Google exited China on principle but could be having second thoughts
A photograph of Xi Jinping with 28 of the top tech CEOs from America and China taken during his US visit last week has prompted much speculation about who was positioned where in the line-up. Yet perhaps just as telling was who was missing from the photo.
According to the Wall Street Journal, Google, the world’s second largest listed company by market capitalisation, had not been invited. The company famously withdrew from China in 2010 on the grounds that it would not self-censor content. At the time co-founder Sergey Brin likened China’s limited freedoms to those of the former Soviet Union, where he had grown up.
Fast forward five years and recent newspaper reports suggest Google is actively trying to re-enter China. The snub to its new CEO, Sundar Pichai, may show it still has a lot more work to do before it wins favour again in Beijing. Or it may be a sign that relations are evolving rapidly behind the scenes, but neither side wants to publicly draw attention to the fact.
Ironically Google’s China strategy is centred round a company which has been just as publicly snubbed by the US: Huawei Technologies. In 2012, a Congressional committee blacklisted the latter on the grounds that its telecoms equipment might provide a conduit for China to spy on the US.
The fruits of Google and Huawei’s new partnership were unveiled in San Francisco this Tuesday. Huawei is the manufacturer of Google’s new Nexus 6P smartphone, representing the first time the US firm has used a mainland Chinese partner.
In part this is testament to Huawei’s strong surge up the smartphone handset rankings. According to IDC data, it is now the world’s third largest manufacturer, with an 8.9% market share at the end of June compared to Apple’s 14.1% and Samsung’s 21.7% share. But with 48.15% year-on-year growth, its shipments are rising much faster than all of its rivals in the top 10, particularly Samsung, which was down 2.3%.
However tech analysts say the Huawei partnership also demonstrates Google’s desire to tap China’s huge domestic market and reassert control over its Android operating system. Most of China’s smartphone manufacturers, including Xiaomi and Lenovo, use variants of its operating system but not in licenced partnership with Google.
By contrast Huawei will use Google’s most advanced operating system called Marshmallow. It is also one of the few companies to be given access to the operating system that will power Google’s wearable device Android Wear.
Tech website The Information reports that Google wants Chinese handset manufacturers, including Huawei, to pre-load its app store Google Play onto their smartphones. None currently use Google’s ecosystem of apps, search and email because they are blocked in China. In Google’s place Baidu, Tencent and Qihoo 360 have all developed app stores that Google may now find hard to dislodge even if regulatory approval is forthcoming (tech websites say it has been trying to gain permission from Beijing since 2013).

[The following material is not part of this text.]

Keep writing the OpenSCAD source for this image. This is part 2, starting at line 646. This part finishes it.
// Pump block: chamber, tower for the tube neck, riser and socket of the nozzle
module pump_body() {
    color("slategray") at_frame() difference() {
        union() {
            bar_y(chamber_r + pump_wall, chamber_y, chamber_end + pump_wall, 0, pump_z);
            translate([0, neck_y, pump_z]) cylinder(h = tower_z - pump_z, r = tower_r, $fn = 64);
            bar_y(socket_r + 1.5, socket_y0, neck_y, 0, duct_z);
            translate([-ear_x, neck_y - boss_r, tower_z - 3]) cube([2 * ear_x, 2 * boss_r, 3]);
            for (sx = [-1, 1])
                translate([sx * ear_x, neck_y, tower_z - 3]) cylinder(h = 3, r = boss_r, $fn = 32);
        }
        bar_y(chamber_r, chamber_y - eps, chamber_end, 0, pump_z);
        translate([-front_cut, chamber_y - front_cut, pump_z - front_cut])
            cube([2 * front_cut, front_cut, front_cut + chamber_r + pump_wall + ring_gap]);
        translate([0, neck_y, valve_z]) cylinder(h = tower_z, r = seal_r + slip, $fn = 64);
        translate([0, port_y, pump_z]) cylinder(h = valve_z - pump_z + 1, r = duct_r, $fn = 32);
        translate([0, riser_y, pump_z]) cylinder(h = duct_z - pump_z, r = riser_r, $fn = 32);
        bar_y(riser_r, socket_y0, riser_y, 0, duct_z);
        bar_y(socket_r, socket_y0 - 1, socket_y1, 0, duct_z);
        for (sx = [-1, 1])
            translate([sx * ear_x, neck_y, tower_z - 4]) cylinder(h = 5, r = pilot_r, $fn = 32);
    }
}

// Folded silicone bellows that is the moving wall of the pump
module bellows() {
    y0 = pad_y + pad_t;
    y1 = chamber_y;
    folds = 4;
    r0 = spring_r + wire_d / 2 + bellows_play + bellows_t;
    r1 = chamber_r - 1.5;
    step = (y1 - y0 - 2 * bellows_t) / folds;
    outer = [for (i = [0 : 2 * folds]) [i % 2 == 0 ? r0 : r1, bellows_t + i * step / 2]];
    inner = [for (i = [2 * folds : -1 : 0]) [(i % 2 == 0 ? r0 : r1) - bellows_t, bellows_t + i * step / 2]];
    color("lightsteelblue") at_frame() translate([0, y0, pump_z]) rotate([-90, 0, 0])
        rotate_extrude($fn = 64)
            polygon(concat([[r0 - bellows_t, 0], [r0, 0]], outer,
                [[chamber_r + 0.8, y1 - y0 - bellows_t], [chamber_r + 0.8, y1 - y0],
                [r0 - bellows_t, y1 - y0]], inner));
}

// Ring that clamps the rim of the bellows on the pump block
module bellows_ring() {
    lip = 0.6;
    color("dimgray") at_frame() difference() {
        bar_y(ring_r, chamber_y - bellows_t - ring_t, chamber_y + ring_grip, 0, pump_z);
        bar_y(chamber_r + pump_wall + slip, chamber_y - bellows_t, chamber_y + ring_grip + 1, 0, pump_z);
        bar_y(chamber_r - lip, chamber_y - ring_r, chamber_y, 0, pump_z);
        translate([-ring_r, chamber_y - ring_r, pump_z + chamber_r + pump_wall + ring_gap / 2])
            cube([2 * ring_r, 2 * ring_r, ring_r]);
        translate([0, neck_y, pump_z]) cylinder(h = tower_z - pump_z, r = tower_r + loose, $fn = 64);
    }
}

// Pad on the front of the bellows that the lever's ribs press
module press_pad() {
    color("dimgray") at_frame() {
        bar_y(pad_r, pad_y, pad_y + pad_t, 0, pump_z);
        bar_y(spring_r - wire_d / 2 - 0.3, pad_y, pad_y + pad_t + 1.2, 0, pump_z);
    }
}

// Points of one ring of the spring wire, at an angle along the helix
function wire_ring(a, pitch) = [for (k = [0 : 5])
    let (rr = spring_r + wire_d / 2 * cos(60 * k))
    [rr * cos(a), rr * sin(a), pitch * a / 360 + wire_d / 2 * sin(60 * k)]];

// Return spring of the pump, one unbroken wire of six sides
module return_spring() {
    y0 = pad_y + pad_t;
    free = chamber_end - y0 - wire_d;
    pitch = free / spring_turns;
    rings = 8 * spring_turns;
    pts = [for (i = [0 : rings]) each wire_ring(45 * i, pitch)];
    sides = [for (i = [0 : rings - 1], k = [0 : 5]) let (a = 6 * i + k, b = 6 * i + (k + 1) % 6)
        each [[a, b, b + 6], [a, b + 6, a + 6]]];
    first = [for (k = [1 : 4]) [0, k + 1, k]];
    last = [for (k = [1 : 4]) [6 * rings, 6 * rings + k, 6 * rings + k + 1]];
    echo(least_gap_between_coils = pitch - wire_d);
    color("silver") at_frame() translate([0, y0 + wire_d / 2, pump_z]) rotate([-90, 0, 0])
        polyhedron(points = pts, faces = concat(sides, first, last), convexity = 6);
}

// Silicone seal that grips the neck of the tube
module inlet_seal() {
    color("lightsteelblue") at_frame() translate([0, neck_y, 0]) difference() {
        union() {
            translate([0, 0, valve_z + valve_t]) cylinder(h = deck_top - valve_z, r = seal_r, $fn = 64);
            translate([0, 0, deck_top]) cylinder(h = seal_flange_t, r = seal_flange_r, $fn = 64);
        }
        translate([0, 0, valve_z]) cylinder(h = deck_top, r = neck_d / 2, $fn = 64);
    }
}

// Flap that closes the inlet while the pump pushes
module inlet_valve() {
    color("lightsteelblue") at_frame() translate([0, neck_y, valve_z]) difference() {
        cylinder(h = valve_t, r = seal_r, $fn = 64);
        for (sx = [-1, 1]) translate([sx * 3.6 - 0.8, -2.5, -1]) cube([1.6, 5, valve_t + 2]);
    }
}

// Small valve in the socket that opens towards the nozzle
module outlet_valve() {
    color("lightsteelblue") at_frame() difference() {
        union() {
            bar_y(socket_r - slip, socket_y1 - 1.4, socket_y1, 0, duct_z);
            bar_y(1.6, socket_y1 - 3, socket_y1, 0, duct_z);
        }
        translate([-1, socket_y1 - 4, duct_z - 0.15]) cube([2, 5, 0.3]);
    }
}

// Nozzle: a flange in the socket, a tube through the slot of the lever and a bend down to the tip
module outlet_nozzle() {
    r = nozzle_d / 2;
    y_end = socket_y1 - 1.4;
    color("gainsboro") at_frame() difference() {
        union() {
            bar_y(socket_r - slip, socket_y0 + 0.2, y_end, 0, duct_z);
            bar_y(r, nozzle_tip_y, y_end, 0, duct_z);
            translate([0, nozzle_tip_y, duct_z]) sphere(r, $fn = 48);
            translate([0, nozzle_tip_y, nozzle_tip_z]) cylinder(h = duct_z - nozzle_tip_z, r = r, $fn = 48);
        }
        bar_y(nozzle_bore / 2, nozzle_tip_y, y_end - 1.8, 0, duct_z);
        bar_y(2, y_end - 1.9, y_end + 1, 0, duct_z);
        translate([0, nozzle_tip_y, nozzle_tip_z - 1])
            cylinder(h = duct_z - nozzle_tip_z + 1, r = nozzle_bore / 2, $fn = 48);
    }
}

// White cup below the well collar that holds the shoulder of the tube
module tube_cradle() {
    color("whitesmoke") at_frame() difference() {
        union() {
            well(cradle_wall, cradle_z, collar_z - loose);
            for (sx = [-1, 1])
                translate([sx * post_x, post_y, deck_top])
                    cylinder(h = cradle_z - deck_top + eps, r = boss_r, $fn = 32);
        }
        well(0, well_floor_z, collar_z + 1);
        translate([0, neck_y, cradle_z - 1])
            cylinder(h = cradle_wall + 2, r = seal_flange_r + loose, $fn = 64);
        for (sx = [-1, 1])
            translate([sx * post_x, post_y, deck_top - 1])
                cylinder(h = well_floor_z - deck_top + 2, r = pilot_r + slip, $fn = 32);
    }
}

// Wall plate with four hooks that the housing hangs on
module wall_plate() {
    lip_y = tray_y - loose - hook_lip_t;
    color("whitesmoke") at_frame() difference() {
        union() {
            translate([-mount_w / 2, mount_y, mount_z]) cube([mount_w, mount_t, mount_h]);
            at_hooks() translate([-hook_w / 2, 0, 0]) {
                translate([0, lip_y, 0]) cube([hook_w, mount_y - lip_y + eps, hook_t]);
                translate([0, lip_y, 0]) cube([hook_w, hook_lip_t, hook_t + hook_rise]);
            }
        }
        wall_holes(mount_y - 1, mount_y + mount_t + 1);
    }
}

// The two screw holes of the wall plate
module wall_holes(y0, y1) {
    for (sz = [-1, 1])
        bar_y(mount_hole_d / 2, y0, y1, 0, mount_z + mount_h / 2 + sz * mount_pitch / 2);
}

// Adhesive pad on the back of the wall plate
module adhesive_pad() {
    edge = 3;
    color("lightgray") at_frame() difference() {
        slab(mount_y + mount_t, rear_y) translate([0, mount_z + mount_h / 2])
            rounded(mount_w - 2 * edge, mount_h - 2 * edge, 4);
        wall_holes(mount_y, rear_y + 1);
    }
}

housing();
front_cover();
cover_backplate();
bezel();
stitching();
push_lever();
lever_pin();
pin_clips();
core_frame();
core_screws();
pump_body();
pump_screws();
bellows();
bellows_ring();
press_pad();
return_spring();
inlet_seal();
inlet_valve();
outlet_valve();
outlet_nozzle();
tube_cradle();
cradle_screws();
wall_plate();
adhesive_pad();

The Information says Google has now agreed to provide apps which are acceptable on the Chinese side of the Great Firewall – if true, not a move it is probably keen to flag too publicly. To win over the developer community, it is also said to be offering a 70/30 revenue sharing split in favour of app designers. Other Chinese app stores typically take 70%.
Finally the tech website says Google will partner with ChinaPay, the same third-party payment provider that Apple currently uses.
From Huawei’s perspective the tie-up with the American internet giant not only provides it with the prestige of working with one of the world’s leading tech companies, but may also offer it an entry point into the US market. While it may be the world’s third largest handset manufacturer, Huawei only ranks 13th in the US with a market share slightly less than 1%.
The company also appears to be trying to shake off its solitary and secretive image by forging partnerships with many of the world’s leading firms. Earlier this year it began working with Deutsche Telekom over cloud storage and likewise with Volkswagen (a move that will make its handsets compatible with the entertainment systems used in VW’s cars).
The latest partnership added to its roster is Foxconn. ThePaper.cn says the Taiwanese company is spending Rmb25 billion ($3.9 billion) to build a 6th-generation low temperature polysilicon (LTPS) panel factory in Guizhou province. Huawei is committing Rmb5 billion to the project, which will make advanced screens.
Wang Yanhui Secretary General of the China Mobile League (CNMO) tells China Business News that Huawei’s move should be viewed as part of its desire to create the same integrated industry chains and ecosystems that Apple and Google have. He observes, “Apple has already invested in panels so it can maintain production quotas and stay ahead of the pack in terms of technology. Apple controls the industry chain and its own ecosystem. This is the foundation of its success.” He says Huawei hopes to emulate this approach.